Gridhot.ID-Belakangan ini Menteri Pertahanan Indonesia, Prabowo Subianto sedang gencar-gencarnya memperbaiki alutsista TNI.
Salah satu caranya adalah melakukan pembuatan alutsista dengan menggandeng negara luar.
Namun, baru-baru ini justru dikabarkan pihak oposisi di Korea Selatan tengah mengkritik habis-habisan pemerintah negaranya terkait kerja sama Indonesia-Korea Selatan, Korea KF-21.
Mereka sampai menyebut negaranya telah melakukan negosiasi pasif dengan pemerintah Indonesia terkait program jet tempur tersebut.
Kekhawatiran yang paling membuat mereka resah adalah kemungkinan terjadinya hambatan bahkan keterlambatan dalam proses pembayarannya.

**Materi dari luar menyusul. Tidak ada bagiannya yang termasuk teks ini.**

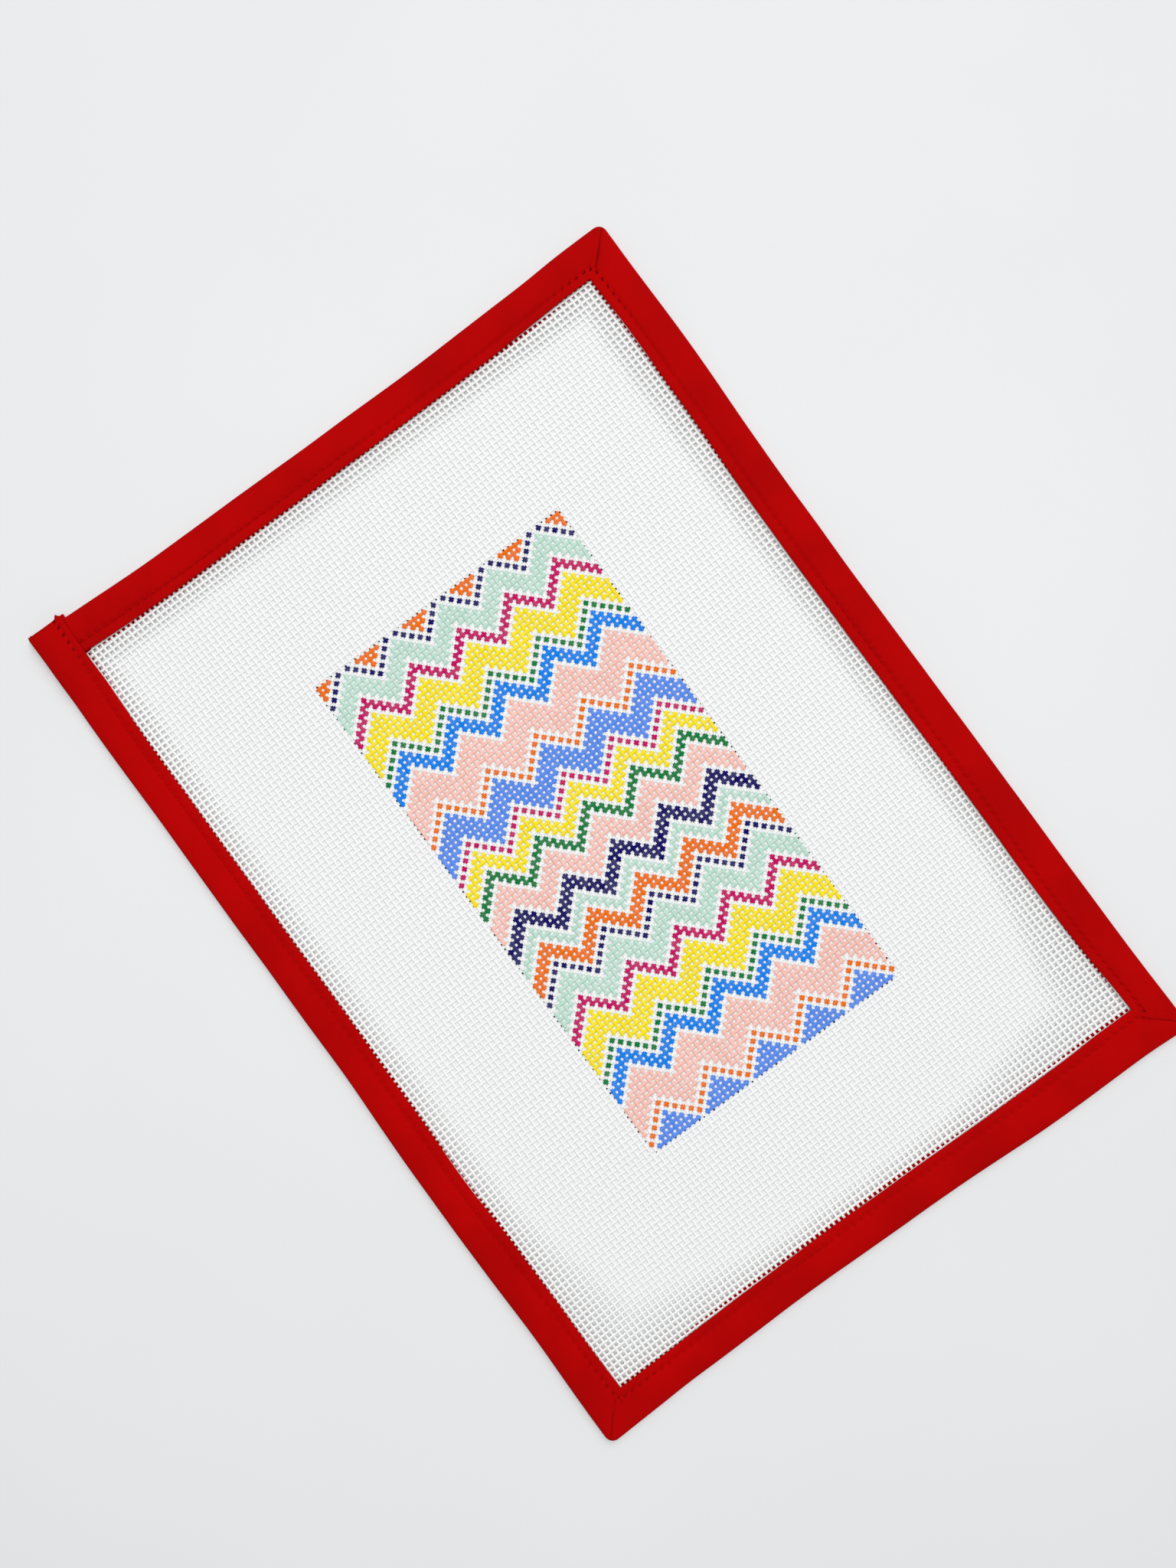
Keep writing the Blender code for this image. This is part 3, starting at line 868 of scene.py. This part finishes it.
def tape_material(settings):
    """Red folded tape: fine weave, cloudy unevenness, needle holes and creases at the mitres, with
    painted shade in the weave's low places, in the needle holes and along the creases.
    """
    material, tree, shader = new_material("red binding tape")
    cloud, fibre = cloth_mottle(tree, 38.0, 1800.0)
    weave = use_group(tree, "Tape weave", tape_weave_group,
                      Along=stored(tree, "along"), Across=stored(tree, "across")).outputs["Height"]
    pull = stored(tree, "pull")
    red = tuple(settings.tape_colour)
    # a deep copy of the tape's red, used as painted shade in the needle holes and along the mitre creases
    painted_shade_red = dimmed(red, 0.16)
    colour = blend_colour(tree, ranged(tree, cloud, 0.30, 0.70), dimmed(red, 0.84), red)
    # painted shade: the tape is painted darker in the weave's low places
    colour = blend_colour(tree, 1.0, colour, ranged(tree, weave, 0.0, 1.2, 0.88, 1.0), "MULTIPLY")
    # needle holes lie where the count of stitches passes a whole number; each is painted dark as painted
    # shade in the hole, darker where the stitches pull harder
    count = maths(tree, "ADD", stored(tree, "stitch"), 0.5)
    from_whole = maths(tree, "SUBTRACT", maths(tree, "FRACT", count), 0.5)
    from_hole = maths(tree, "MULTIPLY", from_whole, settings.stitch_length)
    distance = plan_distance(tree, from_hole, stored(tree, "beside_stitch"))
    hole_shade_strength = maths(tree, "ADD", ranged(tree, cloud, 0.35, 0.65, 0.06, 0.30),
                  maths(tree, "MULTIPLY", pull, 0.60))
    spread = maths(tree, "MULTIPLY_ADD", pull, -0.18 * MM, distance)
    hole = maths(tree, "MULTIPLY", ranged(tree, spread, 0.25 * MM, 0.66 * MM, 1.0, 0.0), hole_shade_strength)
    colour = blend_colour(tree, hole, colour, painted_shade_red)
    # painted shade: the tape is painted darker along the crease of each mitre
    crease = ranged(tree, stored(tree, "beside_mitre"), 0.05 * MM, 0.60 * MM, 0.38, 0.0)
    colour = blend_colour(tree, crease, colour, painted_shade_red)
    puckers = maths(tree, "MULTIPLY", ranged(tree, distance, 0.3 * MM, 1.7 * MM, 1.0, 0.0), -1.6)
    soft = maths(tree, "MULTIPLY", cloud, 0.8)
    relief = maths(tree, "ADD", maths(tree, "ADD", puckers, soft), maths(tree, "MULTIPLY", fibre, 0.10))
    broad = node(tree, "ShaderNodeBump", Strength=0.5, Distance=0.25 * MM, Height=relief)
    fine = node(tree, "ShaderNodeBump", Strength=0.45, Distance=0.05 * MM, Height=weave,
                Normal=broad.outputs["Normal"])
    set_inputs(tree, shader, {"Base Color": colour, "Roughness": 0.85, "Specular IOR Level": 0.05,
                              "Normal": fine.outputs["Normal"]})
    return material


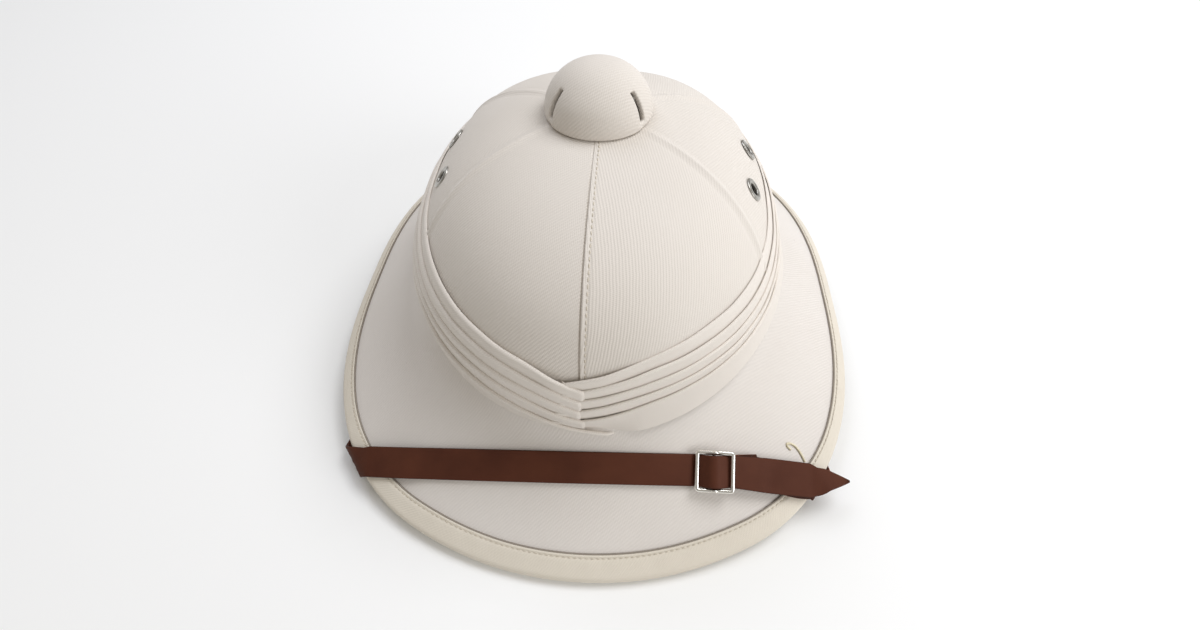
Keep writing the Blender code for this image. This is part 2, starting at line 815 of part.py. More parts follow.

Bahkan, mereka sampai menyebut negaranya harus menggunakan akal sehat terkait masalah ini.
DIlansir dari Intosari-Online, proyek jet tempur KF-21 sendiri digadang-gadang sebagai proyek pengembangan senjata terbesar dalam sejarah militer Indonesia dan Korea Selatan.
Tentu saja label 'terbesar' tersebut akan diiringi dengan biaya yang sangat besar dalam upaya mewujudkannya.
Indonesia sendiri sebenarnya tidak diminta untuk membayar penuh, melainkan 'hanya' 20 persen dari total biaya pengembangan tersebut.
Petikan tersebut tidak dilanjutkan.